WHAT THE TASK REQUIRES =>
Exactly the lines from the one that contains "hide_parts(name)" to the one that contains "MOSS_SPIKES = 90", both lines included, should be copied, and no others.

[BEGIN SUPPLIED DATA]

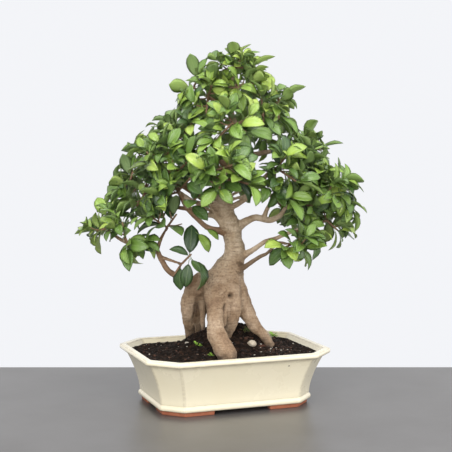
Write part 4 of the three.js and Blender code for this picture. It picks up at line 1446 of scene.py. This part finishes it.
def leaf_finish(name, under):
    """The blade's green, by age, with its midrib and its fine side veins."""
    finish, shader = new_finish(name, coat_weight=0.0 if under else 0.4, coat_roughness=0.24, ior=1.45)
    mottled = mottle(finish, 70, 600, 0.05)
    uneven = math_of(finish, "MULTIPLY_ADD", mottled["Blotches"], 0.25, -0.125)
    green = ramp(
        finish, math_of(finish, "ADD", painted(finish, "tone"), uneven),
        (0.0, (0.022, 0.052, 0.018)), (0.3, (0.062, 0.130, 0.028)), (0.6, (0.155, 0.270, 0.045)),
        (0.85, (0.28, 0.42, 0.06)), (1.0, (0.42, 0.54, 0.10)),
    )
    if under:
        green = blend(finish, 0.45, green, (0.26, 0.34, 0.15))
    uv = node(finish, "ShaderNodeUVMap", uv_map="UVMap").outputs["UV"]
    parts = node(finish, "ShaderNodeSeparateXYZ", {"Vector": uv}).outputs
    beside = math_of(finish, "ABSOLUTE", math_of(finish, "SUBTRACT", parts["Y"], 0.5))
    rib = level_of(finish, beside, 0.045, 0.012)
    slant = math_of(finish, "MULTIPLY_ADD", beside, -0.55, parts["X"])
    veins = math_of(finish, "SINE", math_of(finish, "MULTIPLY", slant, 75.0))
    light = blend(finish, 0.17, green, (0.42, 0.52, 0.22))
    veined = blend(finish, level_of(finish, veins, 0.6, 1.0, 0.3), green, light)
    feed(shader, "Base Color", blend(finish, rib, veined, light))
    smooth, dull = (0.5, 0.62) if under else (0.26, 0.4)
    feed(shader, "Roughness", ramp(finish, mottled["Blotches"], (0.3, (smooth,) * 3), (0.7, (dull,) * 3)))
    bump(finish, shader, math_of(finish, "SUBTRACT", veins, rib), 0.00025)
    return finish


leaf_top = leaf_finish("leaf_upper_face", False)
leaf_under = leaf_finish("leaf_lower_face", True)
twig_bark = speckled_finish(
    "green_twig_bark", (110, 700, 0.2), [(0.3, (0.13, 0.065, 0.035)), (0.7, (0.27, 0.17, 0.09))],
    (0.07, 0.04, 0.025), 0.0005, roughness=0.7,
)
twigs_of = [
    [twig_of(seat, tip, i == 0) for i, tip in enumerate(spray[2])] for seat, spray in zip(seats, SPRAYS)
]
taken = Taken(TAKEN_ROOM)


def note_limb(limb, owner):
    count = math.ceil(curve_length(limb) / 6)
    for i in range(count + 1):
        taken.add(curve_point(limb, i / count), radius_at(limb, i / count), owner)


for limb in [*LIMBS.values(), *stubs]:
    note_limb(limb, -1)
for owner, twigs in enumerate(twigs_of):
    for twig in twigs:
        note_limb(twig, owner)
leaves_of = [main_leaves(twigs, owner, taken) for owner, twigs in enumerate(twigs_of)]
for owner, twigs in enumerate(twigs_of):
    draw = random.Random(100 + owner)
    shoots = side_shoots(twigs, draw)
    grown = leaves_of[owner] + extra_leaves(twigs, shoots, owner, taken, draw)
    leaves = [(leaf, tone_of(leaf, t, draw)) for leaf, t in grown]
    if owner == LONE_OWNER:
        shoots = []
        leaves = [lone_leaf(*given) for given in LONE_LEAVES]
    name = f"spray_{owner + 1:02d}"
    mesh = spray_mesh(twigs, shoots, leaves, draw)
    spray = piece_from(f"leafy_{name}", mesh, TREE_PLACE, leaf_top, leaf_under, twig_bark)
    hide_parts(name)

# Small bright seedlings have come up in the soil round the roots, each a few tiny leaves on short stalks.
# A tuft of dark moss grows on the hill behind them.
# A seedling has the point of the picture where it is seen, and the length of its leaves.
SEEDLINGS = [((196, 345), 8), ((200, 346), 5), ((211, 356), 7), ((273, 336), 12)]
SEEDLING_LEAVES = 7
MOSS_AT = (247, 330)
MOSS_SPIKES = 90


def seedling_mesh(draw):
    """Each seedling's leaves stand one over the other, turned all ways."""
    mesh = bmesh.new()
    for spot, size in SEEDLINGS:
        foot = on_soil(*spot)
        for i in range(SEEDLING_LEAVES):
            turn = GOLDEN_ANGLE * i
            aim = Vector((math.cos(turn), math.sin(turn), 0.5 + 0.12 * i)).normalized()
            face = (Vector((0, 0, 1)) - aim * aim.z).normalized()
            start = foot + Vector((draw.uniform(-2, 2), draw.uniform(-2, 2), 0.5 * i))
            leaf = (start, aim, face, size * draw.uniform(0.7, 1.1), 0.5)
            for vert in add_blade(mesh, blades[0]):
                along, across, rise = vert.co
                vert.co = leaf_point(leaf, along, across * 1.3, rise)
    return mesh


def moss_mesh(draw):
    """Short soft spikes that stand close together."""
    mesh = bmesh.new()
    for _ in range(MOSS_SPIKES):
        foot = on_soil(MOSS_AT[0] + draw.gauss(0, 2.4), MOSS_AT[1] + draw.gauss(0, 1.2))
        height = draw.uniform(2.5, 5)
        lean = Matrix.Rotation(draw.gauss(0, 0.35), 4, "X") @ Matrix.Rotation(draw.gauss(0, 0.35), 4, "Y")
        bmesh.ops.create_cone(
            mesh, cap_ends=True, segments=4, radius1=1.1, radius2=0.1, depth=height,
            matrix=Matrix.Translation(foot) @ lean @ Matrix.Translation((0, 0, height * 0.35)),
        )
    return mesh


draw = random.Random(9)
seedling_green = speckled_finish(
    "seedling_green", (240, 900, 0.1), [(0.3, (0.20, 0.40, 0.05)), (0.7, (0.42, 0.66, 0.10))],
    (0.20, 0.40, 0.05), 0, roughness=0.6,
)
seedlings = piece_from("seedlings", seedling_mesh(draw), POT_PLACE, seedling_green)
moss_green = speckled_finish(
    "moss_green", (240, 900, 0.1), [(0.3, (0.035, 0.055, 0.012)), (0.7, (0.12, 0.15, 0.03))],
    (0.035, 0.055, 0.012), 0, roughness=0.6,
)
moss = piece_from("moss", moss_mesh(draw), POT_PLACE, moss_green)

# The tree stands on a plain grey table, set square to the camera, in a white room. Its light is soft and
# comes from three big lamps: one overhead, one in front to the left, and a weak one to the right.
TABLE_TURN = math.radians(-20.3)
TABLE_MIDDLE = (0, -465, 0)
TABLE_HALF_SIZE = (1400, 800)
CROWN_AT = Vector((0, 0, 350))

table_mesh = bmesh.new()
bmesh.ops.create_grid(table_mesh, x_segments=1, y_segments=1, size=1)
bmesh.ops.transform(
    table_mesh, verts=table_mesh.verts,
    matrix=POT_PLACE @ Matrix.Rotation(TABLE_TURN, 4, "Z") @ Matrix.Translation(TABLE_MIDDLE)
    @ Matrix.Diagonal((*TABLE_HALF_SIZE, 1, 1)),
)
table = put("table", data_from("table", table_mesh))
table_top, table_shader = new_finish("grey_table", roughness=0.32)
table_blotches = mottle(table_top, 5, 300, 0.1)["Blotches"]
table_grey = ramp(table_top, table_blotches, (0.3, (0.088, 0.082, 0.077)), (0.7, (0.115, 0.109, 0.105)))
feed(table_shader, "Base Color", table_grey)
table.data.materials.append(table_top)

world = bpy.data.worlds.new("white_room")
world.use_nodes = True
background = world.node_tree.nodes["Background"]
background.inputs["Color"].default_value = (0.90, 0.91, 0.94, 1)
background.inputs["Strength"].default_value = 1.0
bpy.context.scene.world = world
bpy.context.scene.view_settings.view_transform = "Standard"


def add_lamp(name, at, size, power):
    """A square soft lamp that shines on the crown."""
    lamp = put(name, bpy.data.lights.new(name, "AREA"))
    lamp.data.size = size
    lamp.data.energy = power
    look_from(lamp, Vector(at), CROWN_AT)


add_lamp("overhead_lamp", (-200, -700, 2300), 1.4, 34)
add_lamp("window_lamp", (-1300, -2200, 1000), 1.4, 38)
add_lamp("fill_lamp", (1900, -1500, 900), 1.5, 18)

[END SUPPLIED DATA]

TASK ANSWER =>
    hide_parts(name)

# Small bright seedlings have come up in the soil round the roots, each a few tiny leaves on short stalks.
# A tuft of dark moss grows on the hill behind them.
# A seedling has the point of the picture where it is seen, and the length of its leaves.
SEEDLINGS = [((196, 345), 8), ((200, 346), 5), ((211, 356), 7), ((273, 336), 12)]
SEEDLING_LEAVES = 7
MOSS_AT = (247, 330)
MOSS_SPIKES = 90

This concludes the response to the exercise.